An important thing to understand is that @RabbitListener makes it possible to dynamically create all the exchanges and queues needed to operate. However, it only works if an instance of AmqpAdmin is in the application context. Without it, ALL exchanges and queues must be declared as separate Spring beans. But Spring Boot's RabbitMQ autoconfiguration policy provides one, so no sweat!
There is one slight issue with this method that will cause it to not operate--object serialization. If we had declared the method signature to provide us with a Spring AMQP Message object, we would pull down a byte array. However, out of the box, Spring AMQP has limited functionality in serializing custom domain objects. With no effort, it can handle simple strings and serializables.
But for custom domain objects, there is a more preferred solution--a Spring AMQP message converter, as shown next:
@Bean
Jackson2JsonMessageConverter jackson2JsonMessageConverter() {
return new Jackson2JsonMessageConverter();
}
This preceding bean, listed right below the save(Comment newComment) method, can be described as follows:
- @Bean registers this as a bean definition.
- It creates Jackson2JsonMessageConverter, an implementation of Spring AMQP's MessageConverter, used to serialize and deserialize Spring AMQP Message objects. In this case, is uses Jackson to convert POJOs to/from JSON strings.
Spring Boot's RabbitMQ autoconfiguration policy will look for any implementation of Spring AMQP's MessageConverter instances and register them with both the RabbitTemplate we used earlier as well as the SimpleMessageListenerContainer that it creates when it spots @RabbitListener in our code.
To start our application with a clean slate, we have this code at the bottom of CommentService:
@Bean
CommandLineRunner setUp(MongoOperations operations) {
return args -> {
operations.dropCollection(Comment.class);
};
}
The last code can be described as follows:
- The @Bean annotation will register this chunk of code automatically
- By implementing Spring Boot's CommandLineRunner interface, the Java 8 lambda expression will run itself when all beans have been created
- It receives a copy of MongoOperations, the blocking MongoDB object we can use to drop the entire collection based on Comment
To persist comments in our data store, we have the following Spring Data repository:
public interface CommentWriterRepository
extends Repository<Comment, String> {
Mono<Comment> save(Comment newComment);
// Needed to support save()
Mono<Comment> findById(String id);
}
This preceding repository isn't too difficult to dissect, and that can be done as follows:
- It's an interface, which means that we don't have to write any code. We just declare the semantics and Spring Data does the rest.
- By extending Spring Data Commons' Repository interface, it will be picked up as a repository. Being an empty interface, it comes with no predefined operations.
- It contains a save() operation to store a new comment (and return it after it gets saved). If the ID value is null, Spring Data MongoDB will automatically generate a unique string value for us.
- Spring Data requires a findOne() operation in order to perform saves because that's what it uses to fetch what we just saved in order to return it.
- All of these method signatures use Reactor Mono types.

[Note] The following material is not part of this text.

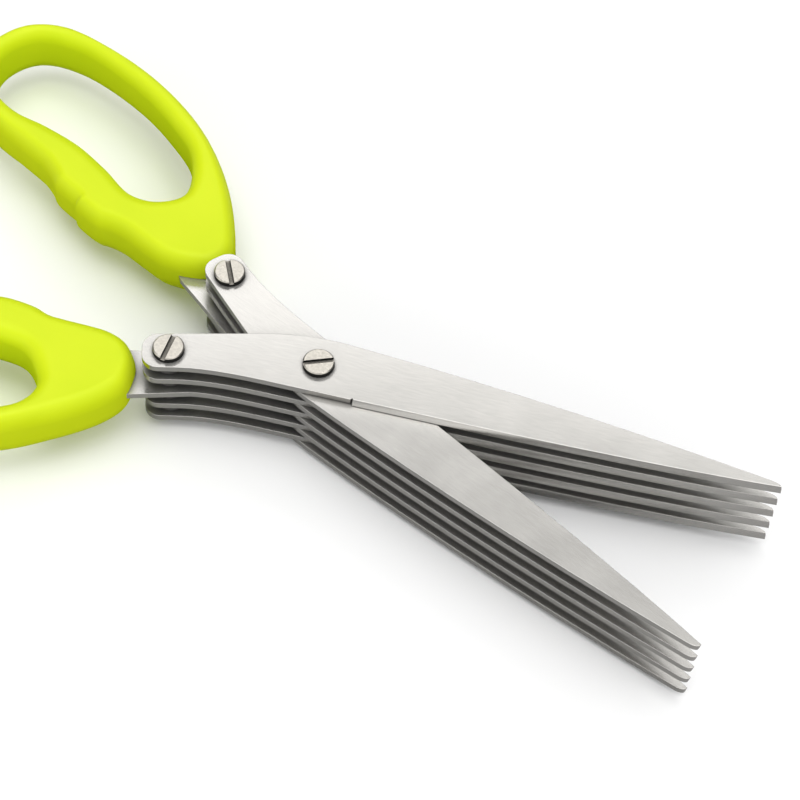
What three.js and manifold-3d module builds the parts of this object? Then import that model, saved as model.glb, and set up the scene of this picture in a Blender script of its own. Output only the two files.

This repository is focused on writing data into MongoDB and nothing more. Even though it has a findOne(), it's not built for reading data. That has been kept over in the images subpackage.

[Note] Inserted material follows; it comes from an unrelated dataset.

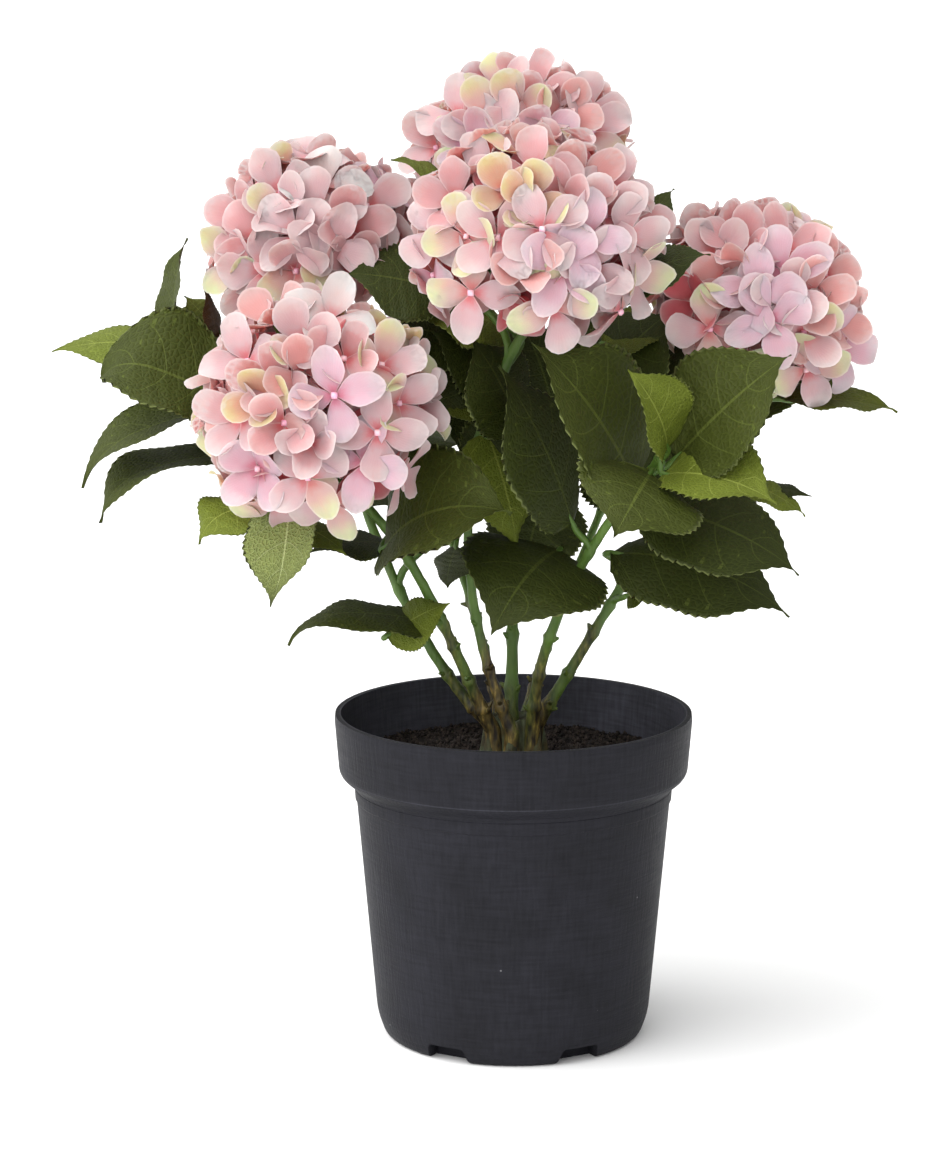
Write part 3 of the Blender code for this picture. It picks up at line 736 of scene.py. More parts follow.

To finish things up in our comments subpackage, let's look at the core domain object:
package com.greglturnquist.learningspringboot.comments;
import lombok.Data;
import org.springframework.data.annotation.Id;
import org.springframework.data.mongodb.core.mapping.Document;
@Data
@Document
public class Comment {
@Id private String id;
private String imageId;
private String comment;
}
This previous domain object contains the following:
- The @Data annotation tells Lombok to generate getters, setters, toString(), equals(), and hashCode() methods
- The id field is marked with Spring Data Common's @Id annotation so we know it's the key for mapping objects
- The imageId field is meant to hold an Image.id field linking comments to images
- The comment field is the place to store an actual comment
Another factor is that RabbitMQ is not reactive. Invoking rabbitTemplate.convertAndSend() is blocking. That may sound awkward given AMQP is a pub/sub technology. But the whole process of publishing the message to the RabbitMQ broker holds up our thread, and is, by definition, blocking.
So our code wraps that inside a Java Runnable and converts it into a Mono via Reactor's Mono.fromRunnable. That makes it possible to invoke this blocking task only when we're ready at the right time. It's important to know that a Mono-wrapped-Runnable doesn't act like a traditional Java Runnable and doesn't get launched in a separate thread. Instead, the Runnable interface provides a convenient wrapper where Reactor controls precisely when the run() method is invoked inside its scheduler.
If we refresh our code in the IDE and let it restart, we can now start creating comments. Check out the following screenshot:
The preceding screenshot shows a couple of comments added to the first image and a third being written. Cool, ehh?
But perhaps, you're wondering why we spent all that effort splitting up reading and writing comments? After all, Spring Data appears to make it easy enough to define a single repository that could handle both. That may even imply we didn't need RabbitMQ and could let HomeController and CommentController use the repository directly instead.
The reason to use messaging is to provide a reliable way to offload work to another system. A real system that grows to thousands, if not millions, of users will see a huge flow of traffic. Think about it. Are there any other social media platforms where people write comments constantly but only view a handful at a time?
This facet of our application is designed with scalability in mind. If we had one million users, they may be writing tens of millions of messages a day. Hitching our controller directly to MongoDB may cause it to keel over. But if we push all the writes to a separate service, we can tune suitably.
The number of reads is much smaller.